Adidas has announced that it has discontinued any work on its JS Roundhouse Mid sneaker.  The early promotional photos had been shared with its fans on the Adidas Facebook page.  It’s a classic marketing move.  Give the fans a little taste of what is in the pipeline, get them pumped up and excited about what will be hitting the stores in the future.

What they didn’t expect was the overwhelming negative reaction that those promo shots elicited.  The shoes are your basic modern basket ball inspired sneaker with one major exception.  That would be the the bright yellow plastic chain and shackle that are part of each shoe.  The chain connects to just above the heel and then to a replica shackle that goes around just above the ankle with what appears to be a velcro closure.  Try and picture that for just a moment.  Think slave or prison shackles like you seen in the movies and imagine them made of plastic and vinyl and attached to a pair of sneakers.

Then ask yourself “Who thought this was a good idea?”.  Again, I’m not competent to comment on fashion.   And an awful lot of what I see in fashion makes no sense to me what so ever.  But how do you pitch this product?  The design is the work of someone named Jeremy Scott and supposedly the design has nothing to do with slavery.  How do you look at this and not see visual references to slavery?  Allowing that the fashion folks might look past the concept how did the marketing people not get up on the conference table and shout that this was a BAD idea.  A Baaaaaaaaaaaaaaad idea.

Previous Scott designs for Adidas included Panda bears and Mickey Mouse.  And somehow someone thought that chains and shackles was the next logical step?

At least Adidas was smart enough to bow to public response.  There’s edgy fashion design and then there’s just over the edge.
 



Strange Movies

I honestly have no idea what to make of this latest trend in the movies.  Actually I may even be jumping the gun by calling it a trend.  There’s really only one movie actually up and running but there’s another even stranger one under consideration.  So maybe it’s time to think a little bit about where this is all headed.

The movie that is starting me off is Abraham Lincoln: Vampire Hunter.  I will admit that the 16th President is something of a boyhood hero of mine so I have some trouble wrapping my mind around the whole concept.  Based on a 2010 book of the same name it tells the story of the young Abe who discovers that not only are vampires real but they caused his beloved mother’s death.  He vows revenge and eventually discovers that the vamps are planning on taking over the United States.  I haven’t seen the movie although I probably will just out of curiosity.

I’m not a big vampire literature fan (a point of some contention with my daughter) but it can be fun at times.  We are big Buffy fans for example (to be clear TV Buffy NOT movie Buffy).  I’m just not sure what the answer to the question of “Why” is.  Abe Lincoln vampire hunter.  Really?
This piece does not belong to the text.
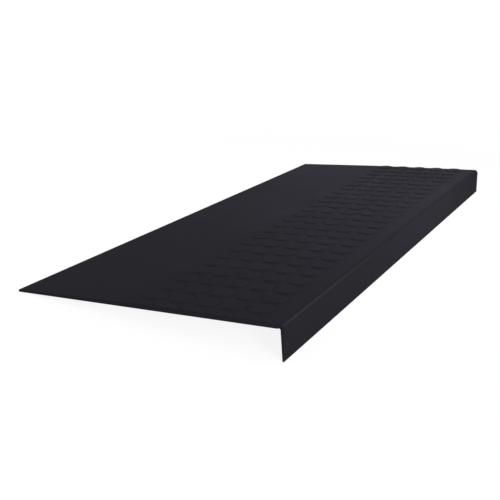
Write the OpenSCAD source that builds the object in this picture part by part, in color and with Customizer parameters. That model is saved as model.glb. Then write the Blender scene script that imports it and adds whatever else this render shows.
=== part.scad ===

Now if you think that’s out there then the next one waiting in the wings might even be more head scratching.  Rob Cohen, the man who directed such high intensity action movies like XXX and The Fast and the Furious, has signed on for an action thriller movie on the life of...Sir Isaac Newton?

Yes the great English mathematician and scientist will have the last 30 years of his life turned into some kind of butt kicking science action flick.  I think.  I’m not sure how much rock’em sock’em the great man got into between his late fifties and mid eighties.  The project is very early on.  At this point it doesn’t even have a title.  I would expect that a lot of its future will be based on how well old Abe does in the vampire killing movie.

In the end I just scratch my head over the whole thing.  Folks younger than I have very little trouble in deciding to just re-write other people’s stories to suit their own desires.  That’s always struck me as a little disrespectful.

And turning a great president or a brilliant scientist into something a silly as a vampire hunter or action hero strikes me as the height of disrespectful.  Surely there are better movie ideas out there waiting to be made.



New Indecency


I want you to think about this.  Over the last 9 years would you be surprised to be told that there were 1.5 million complaints filed with the Federal Communications Commission in relation to some 9,700 television broadcasts?  That’s over 166,666 complaints per year.  And actually that’s just the backlog at the FCC.  I’ll admit that number rather stunned me when I read it.

It came up because the Supreme Court just ruled on an FCC regulation that will have an impact on that backlog.  The rule under question had to do with penalties handed down over what are called “fleeting” instances of obscenity or nudity during prime time hours.  The Commission had been handing down some massive fines because of things like a stray bad word or a bit too much skin being shown during those primary hours.  Think of things like the unexpected F-bomb dropped by rock singer Bono at the Golden Globes award ceremony a few years back.  In fact the rule in question is often called the Golden Globe rule.  The justices ruled 8-0 with Justice Sotomayor recusing herself.  The logic was that the FCC hadn’t given the networks enough of a warning that even fleeting instances could result in penalties.  They chose to sidestep the question of whether or not the rules violated the First Amendment of the Constitution.

It’s interesting to me that both scripted and unscripted shows are treated the same by the Commission and the Court.  That doesn’t seem quite logical to me.  A scripted program knows whether or not the actors are going to say bad words or if someone is going to strip off in the middles of the second act.  Setting up the rules for those instances should be pretty straightforward.  What has always amazed me is the size of the penalties that things like Bono’s unscripted speech or the costume malfunction at the Super Bowl a couple years ago.  Once upon a time you didn’t really have to worry about it because the world was a better behaved place.  Of course you can solve most of these problems with the use of a simple delay.  The problem has been that sometimes the events are so fast and so small (like both of the recent Super Bowl incidents) that they slip by the delay operators.

In reality I wonder how many of those million and a half complaints are things so small that most of us wouldn’t even bother with them?  Which makes me wonder if both the FCC and the Supreme Court of the United States don’t have more important things to be worrying about?



Call that the View From the Phlipside.